[Exercise aim]
Each line from the start of the data below through the one containing "comes apart into." must be reproduced exactly.

[Raw data]
───

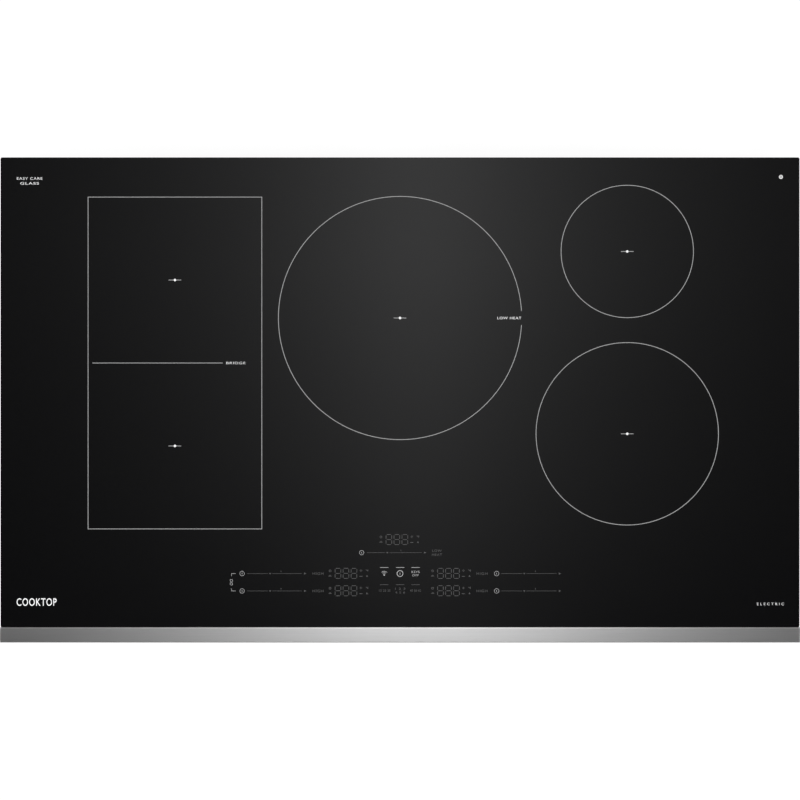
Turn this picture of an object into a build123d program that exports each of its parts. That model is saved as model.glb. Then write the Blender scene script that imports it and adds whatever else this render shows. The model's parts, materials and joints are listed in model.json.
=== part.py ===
"""A 36 inch drop-in induction cooktop, as the separate pieces it comes apart into.

Millimetres. The origin is on the countertop's surface, at the centre of the outline seen from above:
+X to the right, +Y to the rear, +Z up. The glass stands on its gasket above Z = 0, and the burner box
hangs below it through the cut-out.
"""

from build123d import *
from math import cos, hypot, radians, sin
import os

# ---- Driving dimensions ----
OVERALL_W = 920.75  # 36 1/4 in
OVERALL_D = 558.8  # 22 in
GLASS_INSET = 0.25  # the glass stops this far short of the front strip's ends
GLASS_T = 4.0
GASKET_H = 2.5  # foam tape, compressed
GASKET_W = 9.5
TRIM_TOP_D = 17.6  # width of the metal strip along the front edge
TRIM_T = 1.2
SEAM = 0.2  # gap between the glass and the strip

BOX_W = 857.0
BOX_D = 485.0
BOX_Y = 7.0  # the box's centre is this far behind the outline's
BOX_TOP = 0.8
BOX_FLOOR = -94.0  # underside of the box's floor
SHEET = 0.8  # sheet steel of the box
FOOT_H = 3.0
FOOT_R = 16.0
FOOT_X = 390.0
SLOT_W, SLOT_H, SLOT_PITCH, SLOT_Z = 4.0, 26.0, 8.0, -62.0  # vents in the walls
BEAD_H, BEAD_OUT, BEAD_Z = 8.0, 1.4, -27.0  # stiffening beads along the walls
TAB_W, TAB_Z = 15.0, (-88.0, -19.0)  # laps at the corners, spot-welded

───

[Final result]
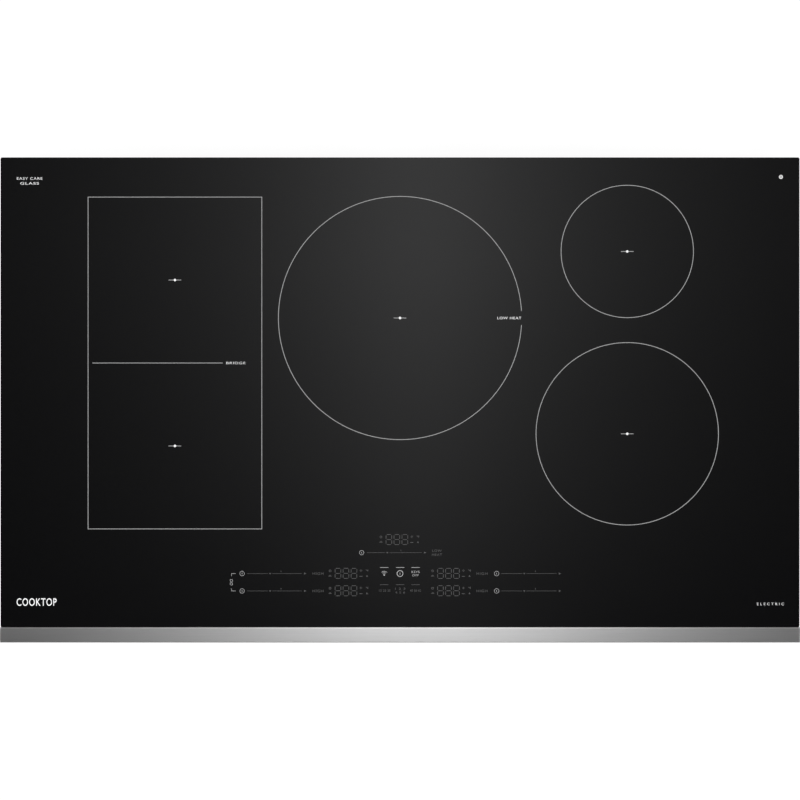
Turn this picture of an object into a build123d program that exports each of its parts. That model is saved as model.glb. Then write the Blender scene script that imports it and adds whatever else this render shows. The model's parts, materials and joints are listed in model.json.
=== part.py ===
"""A 36 inch drop-in induction cooktop, as the separate pieces it comes apart into.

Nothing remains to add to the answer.